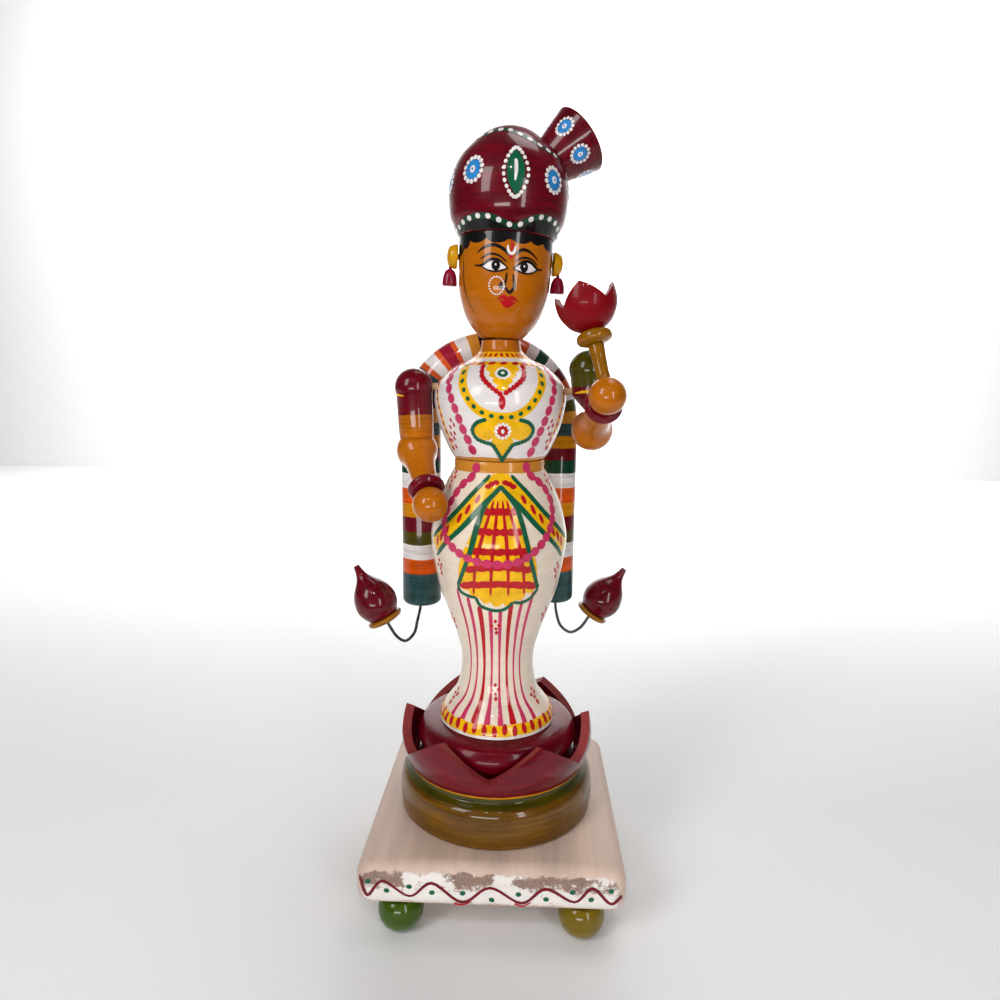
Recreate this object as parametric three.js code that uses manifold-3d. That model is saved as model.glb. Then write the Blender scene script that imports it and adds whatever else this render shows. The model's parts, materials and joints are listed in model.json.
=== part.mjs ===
// A turned and lacquered wooden doll that stands on a cut lotus pedestal and a footed plank.
// Millimetres, +Z up. The origin is on the floor under the middle of the plank; the doll faces -Y.
// Right and left are the doll's own: its right arm is on the -X side.
import * as THREE from 'three';
import * as BufferGeometryUtils from 'three/addons/utils/BufferGeometryUtils.js';
import Module from 'manifold-3d';

const wasm = await Module();
wasm.setup();

// ---- clearances -------------------------------------------------------------------------------
const GAP = 0.3;                  // between any two pieces that meet, and round every peg
const SLACK = 0.8;                // past the blind end of a peg

// ---- base -------------------------------------------------------------------------------------
const PLANK_WIDTH = 115;
const PLANK_DEPTH = 120;
const PLANK_THICK = 20;
const PLANK_CORNER = 7;
const PLANK_EDGE = 0.8;           // chamfer along the plank's edges
const FOOT_RADIUS = 10;
const FOOT_HEIGHT = 16;
const FOOT_FLAT = 4;              // radius of the flat that a foot stands on
const FOOT_FROM_SIDE = 18;        // from the plank's side to a foot's axis
const FOOT_FROM_END = 11;         // from the plank's front or back to a foot's axis
const FOOT_PEG_RADIUS = 2.5;
const FOOT_PEG_DEPTH = 9;         // in the foot, and again in the plank
const PLANK_TOP = FOOT_HEIGHT + PLANK_THICK;
const FIGURE_SET_FORWARD = 2.6;   // the doll's axis in front of the plank's middle

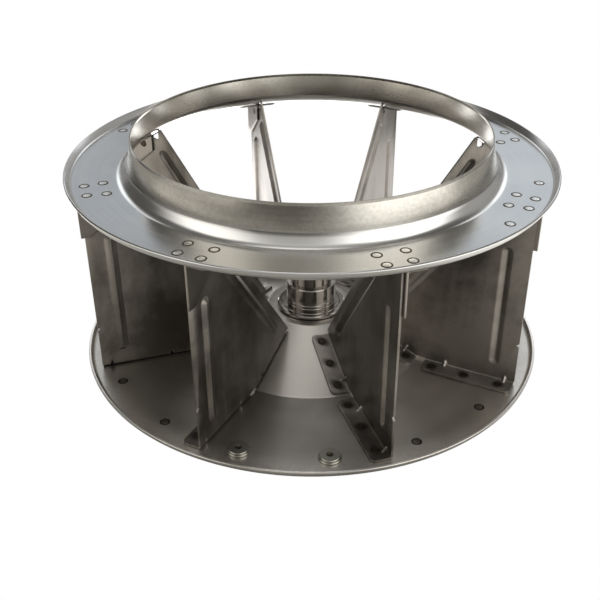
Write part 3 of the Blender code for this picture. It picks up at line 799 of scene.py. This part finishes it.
def rib_loops(bm, unrolled, ends):
    """A pressed rib as nested loops round its middle line, raised to the anticlockwise side."""
    first, last = Vector(ends[0]), Vector(ends[1])
    heading = math.degrees(math.atan2(last.y - first.y, last.x - first.x))
    fall = math.hypot(RIB_HALF_WIDTH, RIB_CREST_RADIUS) - RIB_CREST_RADIUS
    loops = []
    for half_width in RIB_LOOPS:
        drop = (math.hypot(half_width, RIB_CREST_RADIUS) - RIB_CREST_RADIUS) / fall
        height = RIB_HEIGHT * max(0.0, 1.0 - drop)
        loop = []
        for centre, start in ((last, heading - 90.0), (first, heading + 90.0)):
            for step in range(RIB_END_STEPS + 1):
                angle = math.radians(start + 180.0 * step / RIB_END_STEPS)
                out = Vector((math.cos(angle), math.sin(angle))) * half_width
                spot = centre + out
                vertex = bm.verts.new(Vector((spot.x, height, spot.y)) * MM)
                vertex[unrolled] = Vector((spot.x, spot.y, 0.0)) * MM
                loop.append(vertex)
        loops.append(loop)
    for outer, inner in zip(loops, loops[1:]):
        for i in range(len(outer)):
            j = (i + 1) % len(outer)
            bm.faces.new((outer[i], outer[j], inner[j], inner[i]))
    bm.faces.new(loops[-1])
    return loops[0]


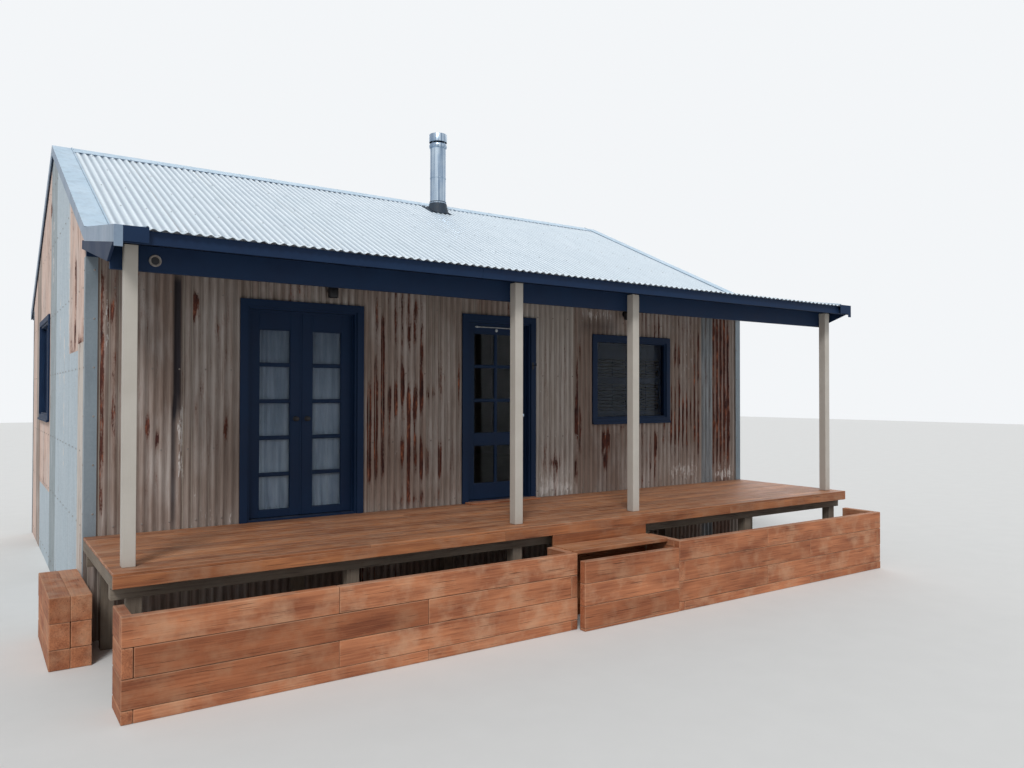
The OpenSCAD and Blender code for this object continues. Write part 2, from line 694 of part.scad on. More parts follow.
// The ring round the top of the pipe, and the band that a cross of strips holds over it
module flue_cowl() color(iron) at_flue(pipe_top) {
    strips_z = ring_h / 2 - spider_h;
    translate([0, 0, -ring_h / 2]) difference() {
        cylinder(d = cowl_dia, h = ring_h);
        translate([0, 0, -past]) cylinder(d = flue_dia, h = ring_h + 2 * past);
    }
    translate([0, 0, ring_h / 2 + cowl_gap]) cylinder(d = cowl_dia, h = cowl_h);
    translate([0, 0, strips_z]) cylinder(d = core_dia, h = spider_h + cowl_gap);
    for (a = [0, 90]) rotate([0, 0, a])
        translate([flash_t - cowl_dia / 2, -spider_t / 2, strips_z])
            cube([cowl_dia - 2 * flash_t, spider_t, spider_h + cowl_gap]);
}
module flue_boot() color(black) difference() {
    at_flue(boot_low) cylinder(d1 = boot_dia, d2 = boot_top_dia, h = flue_base - boot_low + boot_up);
    at_flue(boot_low - past) cylinder(d = flue_dia, h = flue_base - boot_low + boot_up + 2 * past);
    along_x(xl, xr, [for (y = [flue_y - boot_dia, flue_y + boot_dia]) [y, main_z(y) + seat],
        [flue_y + boot_dia, 0], [flue_y - boot_dia, 0]]);
}

// Barrel lights under the ledger, each on a plate against the crests of the iron
light_d = 100;
light_h = 150;
light_past_door = 272;
light_before_window = 138;
light_under_ledger = 56;
light_x = [french_x + french_w / 2 + light_past_door, window_x + window_w / 2 - light_before_window];
light_z = under_rafter(yf) - ledger_drop - light_under_ledger - light_h / 2;
light_arm = 20;
light_plate = 70;
module wall_lights() color(black)
    for (x = light_x) translate([xl + x, yf, light_z]) {
        block([-light_plate / 2, -light_arm, -light_plate / 2], [light_plate / 2, 0, light_plate / 2]);
        translate([0, -light_arm - light_d / 2, -light_h / 2]) cylinder(d = light_d, h = light_h);
        block([-light_plate / 4, -light_arm - light_d / 2, -light_plate / 4],
            [light_plate / 4, -light_arm, light_plate / 4]);
    }

front_base_wall();
front_wall_left();
front_wall_middle();
front_wall_right();
french_lintel();
entry_lintel();
rear_wall();
left_gable_wall();
right_gable_wall();
front_cladding();
rear_cladding();
left_gable_cladding();
right_gable_cladding();
corner_flashings();
inner_floor();
stumps();
roof_panel_front();
roof_panel_rear();
roof_iron_front();
roof_iron_rear();
ridge_capping();
barge_cappings();
barge_boards();
rear_fascia();
verandah_iron();
verandah_rafters();
verandah_ledger();
verandah_lining();
verandah_fascia();
verandah_beam();
verandah_end_boards();
verandah_posts();
deck();
deck_joists();
deck_bearers();
deck_fascia();
step();
front_sleepers();
side_step();
planter_left();
planter_right();
french_frame();
french_leaf_left();
french_glass_left();
french_knob_left();
french_leaf_right();
french_glass_right();
french_knob_right();
entry_frame();
entry_leaf();
entry_glass();
entry_handle();
front_window();
gable_window();
window_panes();
flue_pipe();
flue_cowl();
flue_boot();
wall_lights();
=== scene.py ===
from math import cos, pi, radians, sin, tan
from random import Random

import bmesh
import bpy
from mathutils import Matrix, Vector, noise


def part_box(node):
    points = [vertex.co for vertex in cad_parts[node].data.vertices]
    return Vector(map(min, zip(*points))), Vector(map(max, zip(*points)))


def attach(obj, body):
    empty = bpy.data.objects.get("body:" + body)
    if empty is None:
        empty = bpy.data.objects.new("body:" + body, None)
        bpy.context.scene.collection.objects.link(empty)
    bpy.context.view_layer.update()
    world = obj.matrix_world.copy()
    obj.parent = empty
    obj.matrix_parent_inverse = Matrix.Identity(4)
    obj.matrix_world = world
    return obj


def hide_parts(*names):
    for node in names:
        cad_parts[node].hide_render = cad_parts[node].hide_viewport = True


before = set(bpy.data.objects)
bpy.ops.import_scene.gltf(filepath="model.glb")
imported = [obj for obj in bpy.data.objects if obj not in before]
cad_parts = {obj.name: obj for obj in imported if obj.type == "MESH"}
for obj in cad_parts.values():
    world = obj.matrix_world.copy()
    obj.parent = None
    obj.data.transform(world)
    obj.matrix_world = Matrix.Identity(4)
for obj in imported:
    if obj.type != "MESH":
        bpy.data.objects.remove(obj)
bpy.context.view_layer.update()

# Corrugated iron, in metres: its wave, its sheets' thickness and the lift of one sheet over the next
PITCH = 0.0762
DEPTH = 0.017
IRON = 0.0012
LAP_LIFT = 0.0016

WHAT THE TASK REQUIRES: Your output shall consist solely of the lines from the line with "verandah_end_boards();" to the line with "points = [vertex.co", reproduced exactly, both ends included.

RESULT OF THIS TASK:
verandah_end_boards();
verandah_posts();
deck();
deck_joists();
deck_bearers();
deck_fascia();
step();
front_sleepers();
side_step();
planter_left();
planter_right();
french_frame();
french_leaf_left();
french_glass_left();
french_knob_left();
french_leaf_right();
french_glass_right();
french_knob_right();
entry_frame();
entry_leaf();
entry_glass();
entry_handle();
front_window();
gable_window();
window_panes();
flue_pipe();
flue_cowl();
flue_boot();
wall_lights();
=== scene.py ===
from math import cos, pi, radians, sin, tan
from random import Random

import bmesh
import bpy
from mathutils import Matrix, Vector, noise


def part_box(node):
    points = [vertex.co for vertex in cad_parts[node].data.vertices]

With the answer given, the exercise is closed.